The median income for a household in the city was $75,589, and the median income for a family was $80,163. Males had a median income of $55,810 versus $35,320 for females. The per capita income for the city was $34,851. About 0.6% of families and 1.3% of the population were below the poverty line, including 1.0% of those under age 18 and 2.3% of those age 65 or over.

===Religion===
The city is home to one of the largest churches in the Milwaukee area, Spring Creek Church. Other churches include Christ Evangelical Lutheran Church, Shepherd of the Hills Lutheran Church, Fox River Congregational Church, St. Anthony on the Lake Catholic Church, Gethsemane United Methodist Church, Crossroads Church, Galilee Lutheran Church, St. Bartholomew Episcopal Church, Joy Christian Fellowship Church, and Queen of Apostles Catholic Church.

Pewaukee has four Dharmic temples: the Hindu Temple of Wisconsin and adjacent Jain Temple of Wisconsin, the Wisconsin Shirdi Sai, and the BAPS Swaminarayan temple.
==Economy==
Pewaukee is the world headquarters of Harken, a manufacturer of sailboat and yacht gear sold worldwide, especially in the racing segment. Liqueur manufacturer Agave Loco, known for its cream liqueur RumChata, was based in Pewaukee before being acquired by E & J Gallo Winery.

==Arts and culture==
The Clark House Museum, located in the Village of Pewaukee, was originally a stage coach inn on the Milwaukee–Watertown Plank Road. The inn was built by Mosely Clark, the son of Pewaukee's first settler, Asa Clark. The Clark House remained in the Clark family until the death of Marietta Clark Larson, great-granddaughter of Asa, in 1984. In 1992 the Pewaukee Area Historical Society purchased the property. The museum displays includes exhibits on Native American settlement (with emphasis on the Potawatomi and Waukesha Beach), a popular amusement park on the shore of Pewaukee Lake. Pictures and artifacts portray a way of life from the early 1900s in the village and city. The exhibit building on the Clark House grounds, opened in 2007, houses larger artifacts, including farm machinery and a mail wagon.

Pewaukee Lake is a prominent natural feature. It is the largest lake in the Lake Country region of Waukesha County.

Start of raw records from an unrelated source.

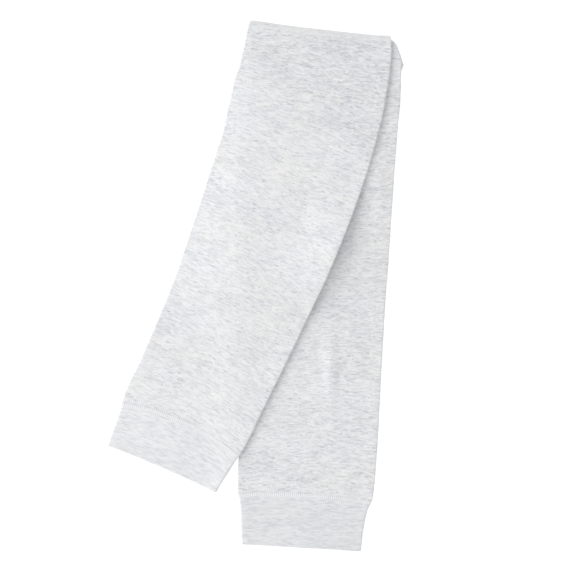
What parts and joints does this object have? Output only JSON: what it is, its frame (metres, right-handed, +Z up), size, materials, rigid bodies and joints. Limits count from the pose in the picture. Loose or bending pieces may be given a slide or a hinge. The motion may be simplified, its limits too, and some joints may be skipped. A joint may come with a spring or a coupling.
{
  "type": "child's thermal leggings, folded and laid flat",
  "caption": "Long knitted thermal leggings with ribbed cuffs, folded in half with the seat turned under and the legs fanned, lying flat.",
  "frame": {"origin": "centre of the bounding box, on the surface that the garment lies on", "axes": "+Z up from that surface, +Y towards the fold at the top, +X towards the side where the under leg shows"},
  "size_m": [0.2664, 0.4772, 0.0207],
  "materials": {
    "knit": "brushed cotton knit, off-white with short pale grey streaks across the leg",
    "rib": "fine rib knit, off-white with faint pale grey streaks",
    "thread": "off-white overlock thread"
  },
  "bodies": {
    "root": {"right_leg": "knit", "left_leg": "knit", "right_cuff": "rib", "left_cuff": "rib", "seat": "knit", "waistband": "rib"}
  },
  "joints": []
}
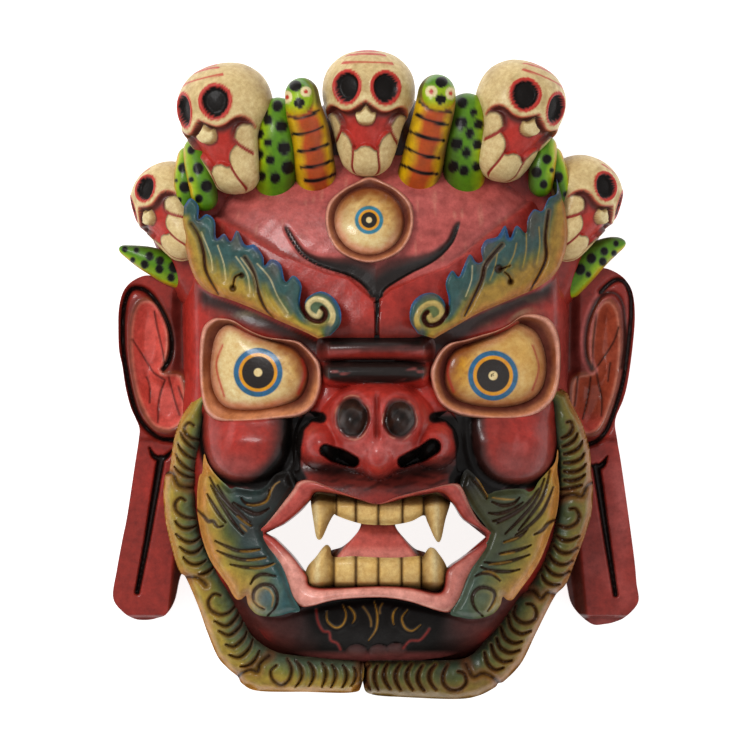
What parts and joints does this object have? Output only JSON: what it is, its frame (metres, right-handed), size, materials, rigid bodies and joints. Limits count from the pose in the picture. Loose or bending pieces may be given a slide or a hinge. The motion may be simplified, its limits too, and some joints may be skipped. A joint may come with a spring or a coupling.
{
  "type": "bhairab mask",
  "caption": "Carved and painted wooden mask of a wrathful three-eyed deity with a crown of skulls and snakes, fangs, a curled beard and long ear lobes; hollow behind, lying on its flat back.",
  "frame": {"origin": "middle of the flat back, at the centre of the object's box, on the surface that the mask lies on", "axes": "+X to the right across the face as a viewer sees it, +Y up to the crown of skulls, +Z out of the face"},
  "size_m": [0.3278, 0.4019, 0.1369],
  "materials": {
    "painted_wood": "carved hardwood, oil painted and varnished to a satin gloss"
  },
  "bodies": {
    "root": {"mask": "painted_wood"}
  },
  "joints": []
}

The lake spans approximately 5 mi in length and reaches up to 1 mi in width at its broadest point. The lake is known for recreational fishing and boating. It hosts regular sailing races and is a popular destination for anglers and has hosted the Muskellunge World Championship.

==Education==

Made up of four separate schools on one campus that encompass early childhood to the 12th grade, Pewaukee Schools surround a central parking lot ornamented with trees and grass. There are two gymnasiums in the high school, two in Horizon Elementary, and one in each of the other school buildings. The district has one football field with a track surrounding it and a soccer field. Pewaukee Lake Elementary School serves students from early childhood to 2nd grade. Horizon Elementary encompasses grades 3 through 5. Asa Clark Middle School educates the 6th through 8th grades. Pewaukee High School (PHS) is the high school, serving grades 9 through 12.

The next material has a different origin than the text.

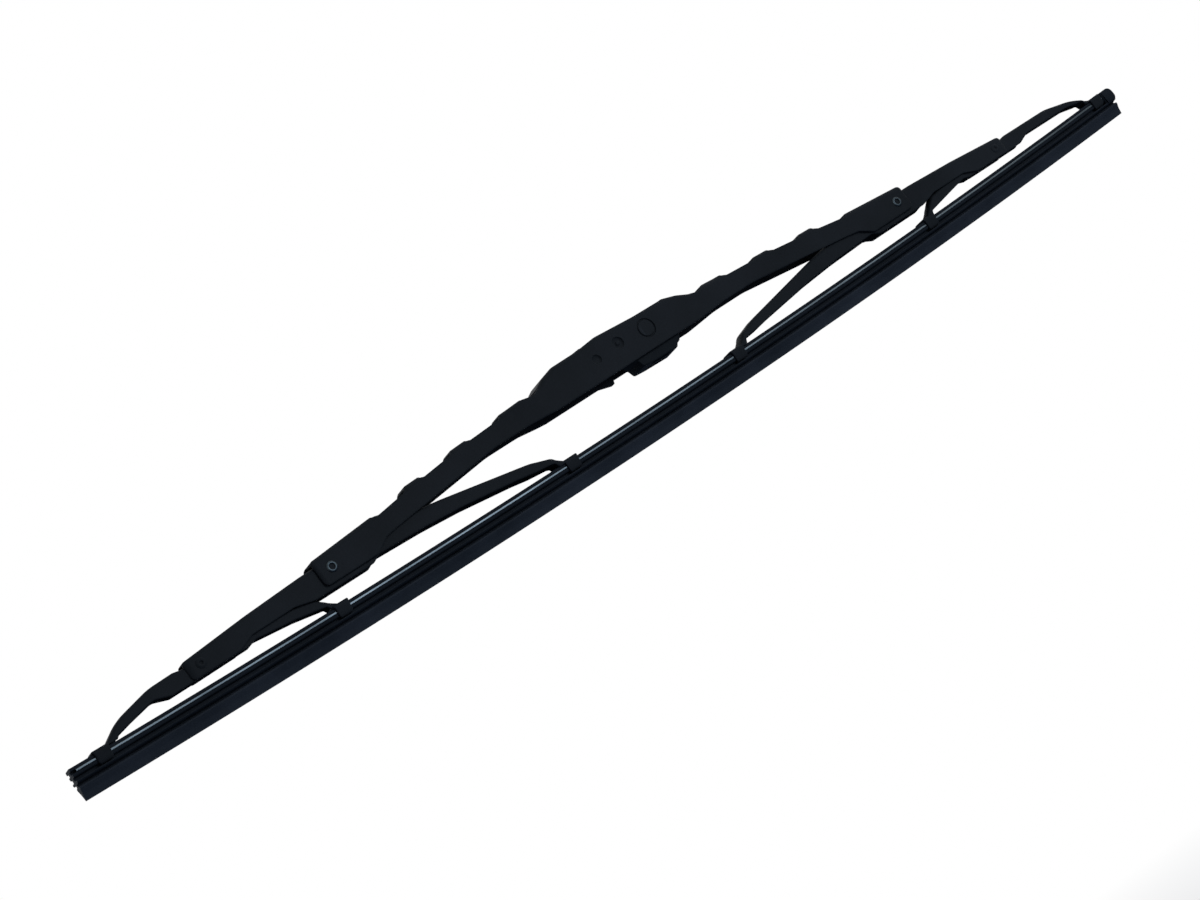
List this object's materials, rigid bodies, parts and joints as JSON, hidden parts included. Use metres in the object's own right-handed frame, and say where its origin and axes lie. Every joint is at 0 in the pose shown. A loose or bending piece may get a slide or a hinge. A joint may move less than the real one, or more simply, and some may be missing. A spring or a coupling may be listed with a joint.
{
  "type": "wiper blade",
  "caption": "Framed windscreen wiper blade: an arched steel bridge and nested levers carry a claw-held rubber strip that wipes curved glass.",
  "frame": {"origin": "middle of the cross pin's axis, in the hump of the bridge", "axes": "+X along the blade to the end stop, +Y across it away from the viewer of the picture, +Z away from the glass"},
  "size_m": [0.5521, 0.015, 0.0459],
  "materials": {
    "coated_steel": "satin black powder coat",
    "bare_steel": "dull spring steel",
    "moulded_plastic": "matte black",
    "rubber": "smooth black natural rubber, glossier on the heel"
  },
  "bodies": {
    "bridge": {"main_bridge": "coated_steel", "cross_pin": "coated_steel", "main_rivet_left": "bare_steel", "main_rivet_right": "bare_steel"},
    "adapter": {"adapter": "moulded_plastic"},
    "secondary_left": {"secondary_lever_left": "coated_steel", "main_liner_left": "moulded_plastic", "tertiary_rivet_left": "coated_steel"},
    "secondary_right": {"secondary_lever_right": "coated_steel", "main_liner_right": "moulded_plastic", "tertiary_rivet_right": "coated_steel"},
    "tertiary_left": {"tertiary_lever_left": "coated_steel", "tertiary_liner_left": "moulded_plastic"},
    "tertiary_right": {"tertiary_lever_right": "coated_steel", "tertiary_liner_right": "moulded_plastic"},
    "strip": {"wiper_rubber": "rubber", "rail_front": "bare_steel", "rail_back": "bare_steel"}
  },
  "joints": [
    {"name": "secondary_left_pivot", "type": "hinge", "parent": "bridge", "child": "secondary_left", "pos_m": [-0.1498, 0, -0.01235], "axis": [0, 1, 0], "range_deg": [-4, 2], "stiffness_Nm_per_rad": 3, "deforming": ["wiper_rubber", "rail_front", "rail_back"]},
    {"name": "secondary_right_pivot", "type": "hinge", "parent": "bridge", "child": "secondary_right", "pos_m": [0.1498, 0, -0.01235], "axis": [0, 1, 0], "range_deg": [-2, 4]},
    {"name": "tertiary_left_pivot", "type": "hinge", "parent": "secondary_left", "child": "tertiary_left", "pos_m": [-0.20976, 0, -0.0156], "axis": [0, 1, 0], "range_deg": [-2.2, 1.1]},
    {"name": "tertiary_right_pivot", "type": "hinge", "parent": "secondary_right", "child": "tertiary_right", "pos_m": [0.20976, 0, -0.0156], "axis": [0, 1, 0], "range_deg": [-1.2, 2.4]},
    {"name": "strip_lift", "type": "slide", "parent": "bridge", "child": "strip", "axis": [0, 0, 1], "range_m": [-0.004, 0.0076]},
    {"name": "adapter_pivot", "type": "hinge", "parent": "bridge", "child": "adapter", "pos_m": [0, 0, 0], "axis": [0, 1, 0], "range_deg": [-35, 8]}
  ],
  "couplings": [
    {"joint": "secondary_right_pivot", "follows": "secondary_left_pivot", "ratio": -1},
    {"joint": "tertiary_left_pivot", "follows": "secondary_left_pivot", "ratio": 0.52},
    {"joint": "tertiary_right_pivot", "follows": "secondary_left_pivot", "ratio": -0.58},
    {"joint": "strip_lift", "follows": "secondary_left_pivot", "m_per_rad": -0.105}
  ]
}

Pewaukee is also home to a sole Roman Catholic grade school: St. Anthony on the Lake. This educational institution serves students in kindergarten through 8th grade.

Waukesha County Technical College (WCTC), part of the Wisconsin Technical College System (WTCS), has a main campus located in Pewaukee.

==Notable people==

- James R. Barnett, Wisconsin legislator
- Walter G. Caldwell, Wisconsin legislator
- Travis Decker, American triple murderer and wanted fugitive
- Howard Engle, physician and lead plaintiff in a landmark lawsuit against the tobacco industry
- Elihu Enos, Wisconsin educator and legislator
- Margaret Farrow, Lieutenant Governor of Wisconsin
- Ody J. Fish, Chairman of the Republican Party of Wisconsin
- Jack Gohlke, basketball player
- Benjamin F. Goss, legislator
- Chauncey G. Heath, Wisconsin legislator
- David Koepp, filmmaker
- Chris McIntosh, NFL player
- Milan Momcilovic, basketball player for the Iowa State Cyclones
- Charles Henry Morgan, U.S. Representative from Missouri
- Adam Neylon, Wisconsin legislator and business owner
- Jessica Powers, Carmelite nun and author
- Alvin J. Redford, Wisconsin legislator and sheriff
- John C. Schafer, U.S. Representative
- Kevin R. Slates, U.S. Navy admiral
- John Spytek, General manager of the Las Vegas Raiders
- William Henry Washburn, Wisconsin legislator
- Derek Watt, fullback for the Pittsburgh Steelers
- J. J. Watt, defensive end for the Arizona Cardinals
- T. J. Watt, linebacker for the Pittsburgh Steelers

==Media==
Pewaukee, Wisconsin was referenced on the season 5 premiere of House M.D., "Dying Changes Everything".